Her first move was meeting the dean of ISIPCA, the international perfumery school in Versailles, France, for postgraduate studies in perfume. But with a curriculum offering just a one-week course on natural scents, she knew it wouldn’t provide the education she was after. So, “I decided to follow the farmers.” She started in Grasse, aka the world’s perfume capital, and connected with as many people as possible who could teach her about the ingredients and how they are used in fragrance making. From there, Frazer was introduced to mentors from Switzerland to Belgium, and soon she had built her debut fragrance collection.
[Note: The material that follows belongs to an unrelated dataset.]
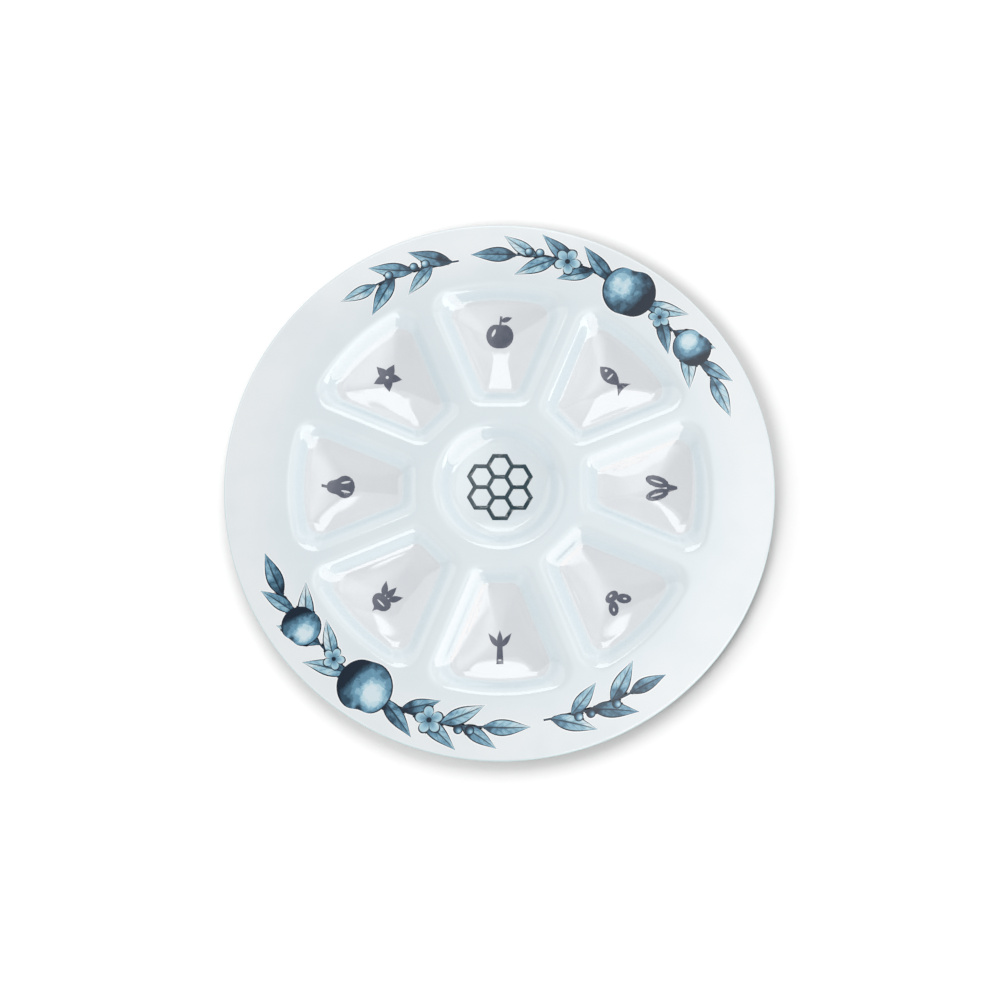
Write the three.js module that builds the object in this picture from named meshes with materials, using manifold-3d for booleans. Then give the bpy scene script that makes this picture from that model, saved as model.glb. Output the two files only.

For her second collection, she was the first to showcase natural resins found only on the African continent. Next up was Bok — which coincided with the birth of her first child and features a kids’ perfume, room spray and bar soap. INR, the company’s fourth collection, celebrates the importance of self. “We have come a long way since women wore perfume purely for others, namely men,” says Frazer. INR is “about how you feel. … It is about your memories, your tears, your smiles and overcoming the little daily fears that hold you back.” She’s also spent time putting together Skin Portraits, the first and only “scent novella” to be displayed by the Smithsonian that consists of photographs, essays and fragrances that capture nine notable South Africans.
More recently, Frazer partnered with Nandipha Mntambo, a visual artist known for using natural materials to explore female identity and the human body, to design “a scent that would evoke the smell and the feel of … cowhide,” as Mntambo puts it. Design consultant Gary Cotterell, who has known Frazer for years and oversaw the collaboration, was impressed by Frazer’s commitment to hand-crafting a beautiful product that’s 100 percent natural (“It’s much harder than it looks,” he says).
Silvana Bottega, a South African wine marketer who worked with Frazer to create a “parfum du vin” — a scent inspired by wine with hints of rose petals, splashes of ripe berries, light vanilla and the smoky essence of the barrels — praises “the depth of [her] sensory vocabulary” and her refusal to compromise.
Despite her success to date, “Tammy is still quite under the radar,” says Cotterell. “She doesn’t have a flashy personality,” and she’s so involved in every aspect of her business that there’s a self-imposed ceiling on how much she can achieve.
Ten years in, Frazer Parfum is only sold online, but Frazer is determined to crack the mainstream market — despite the substantial challenges inherent in her more expensive, harder-to-source products. She’s talking to a luxury South African homeware brand about stocking her aromatherapy candles, she recently created a fragrance for a South African clothing chain, and she’s planning a concept store in California, chosen because residents there “already live and breathe wellness.” She admits it’s been a steep learning curve, but the former marketing exec knows that producing at higher volumes is the key to reducing prices and extending her brand’s reach.
But she’d never sell out — would she?
“I’d love to ‘sell out’!” she exclaims, saying it would be “incredible” if a “bigger, knowledgeable industry powerhouse” were to purchase and grow the Frazer brand. That, it seems, would be the smell of success.